The South African arm of GermanY-based defence and security group Cassidian has designed and manufactured what it describes as the world’s most modern submarine periscope in its class, at its purpose-built facility in Irene, Centurion.
The R25-million SERO 250 submarine periscope system, which Cassidian Optronics MD Kobus Viljoen said was fully designed and manufactured in South Africa, featured high-performance optics, an infrared camera, a still camera, laser capabilities, as well as night vision equipment.
The subsidiary, formerly known as Carl Zeiss Optronics, recently completed the first new SERO 250 system and will fill orders for nine more in 2013. The company had, since 2001, assembled and integrated over 25 periscopes on submarines across the globe.

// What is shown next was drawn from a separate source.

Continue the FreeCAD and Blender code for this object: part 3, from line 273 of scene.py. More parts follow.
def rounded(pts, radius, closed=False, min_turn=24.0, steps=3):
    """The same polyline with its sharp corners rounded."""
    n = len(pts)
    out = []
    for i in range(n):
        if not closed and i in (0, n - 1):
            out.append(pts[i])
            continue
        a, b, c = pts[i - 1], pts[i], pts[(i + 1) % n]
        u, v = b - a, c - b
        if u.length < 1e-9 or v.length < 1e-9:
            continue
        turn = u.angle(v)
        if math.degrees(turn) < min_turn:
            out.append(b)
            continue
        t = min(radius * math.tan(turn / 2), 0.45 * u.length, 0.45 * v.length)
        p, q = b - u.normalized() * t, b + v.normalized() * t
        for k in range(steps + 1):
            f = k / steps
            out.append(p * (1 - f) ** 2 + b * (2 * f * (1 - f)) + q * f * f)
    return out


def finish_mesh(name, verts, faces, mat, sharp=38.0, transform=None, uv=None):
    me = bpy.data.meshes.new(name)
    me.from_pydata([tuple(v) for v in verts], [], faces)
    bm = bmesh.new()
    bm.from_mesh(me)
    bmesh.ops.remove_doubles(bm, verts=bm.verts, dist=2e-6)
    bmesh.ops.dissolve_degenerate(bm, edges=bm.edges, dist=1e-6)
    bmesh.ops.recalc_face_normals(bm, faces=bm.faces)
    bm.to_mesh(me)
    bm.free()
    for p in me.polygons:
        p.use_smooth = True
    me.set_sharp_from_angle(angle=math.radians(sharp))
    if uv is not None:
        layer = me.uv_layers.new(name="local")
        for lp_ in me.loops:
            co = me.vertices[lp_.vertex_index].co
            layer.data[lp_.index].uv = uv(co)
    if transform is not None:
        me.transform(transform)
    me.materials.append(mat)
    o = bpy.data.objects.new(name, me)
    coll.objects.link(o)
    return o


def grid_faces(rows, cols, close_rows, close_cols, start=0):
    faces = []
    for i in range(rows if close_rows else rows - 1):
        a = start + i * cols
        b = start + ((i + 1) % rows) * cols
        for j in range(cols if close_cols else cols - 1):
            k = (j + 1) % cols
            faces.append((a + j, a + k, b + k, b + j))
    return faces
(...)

Viljoen added that it was not only the local design and manufacture of the system that was notable, but also the fact that the company had committed to extensive localisation during manufacturing and invested an average of 10% of yearly turnover back into the company through training programmes and self-funded research and development (R&D).
“In 2013, our R&D spend will be over R70-million, which demonstrates our commitment to enhancing and expanding local manufacturing capabilities and the South African skills base,” he commented during a media tour on Tuesday.
Viljoen said that, while over 90% of the company’s revenue was earned in the foreign market, over 70% of this was spent locally, with the majority of components manufactured in-house.
“We earn foreign exchange, and spend rands,” he said, adding that the development of the SERO 250 system had been fully funded by its German parent company.
These systems served to monitor surface and air activity, collect navigational data, and detect and identify targets, while providing video signals for parallel observation on combat system monitors.
The assembly process of the 12-m-tall periscopes, which took between nine and twelve months, was conducted in a succession of “clean rooms” at Cassidian’s local facility, where the highly polished glass-optics were fitted into the periscope tube in a controlled manufacturing environment.
The 850 kg periscope, which had a lifespan of some 30 years, was then moved to a tower for final testing and calibration, before being shipped to international clients.
While the systems were largely standardised, the nature of the optical design catered for alternations as requested by various international clients.
Viljoen emphasised that the local facility was one of only five global manufacturing centres with the intellectual and funding capacity to develop high-performance periscope systems.
“Because the market is quite small, not many companies have the confidence to invest between R20-million and R40-million into a development like this, which is why we have competitive advantage,” he commented.
MILITARY AND CIVILIAN APPLICATION
In addition to seaborne military optronics, and as a member of Cassidian’s Sensors and Electronic Warfare business line, Cassidian Optronics also manufactured radar, electronic warfare, air traffic control and self-protection products.
“Air forces, army units and security units rely increasingly on optical and optoelectrical products for improved surveillance,” said Viljoen.
These included helmet-mounted display and sighting systems for pilots, on which all flight and mission data could be projected, including airspeed and altitude.
The company also offered reconnaissance sensors with a daylight zoom camera able to provide thermal images, already in use by the South African Police Service and the South African Defence Force.
These airborne-related products constituted some 60% of Cassidian Optronic’s total turnover.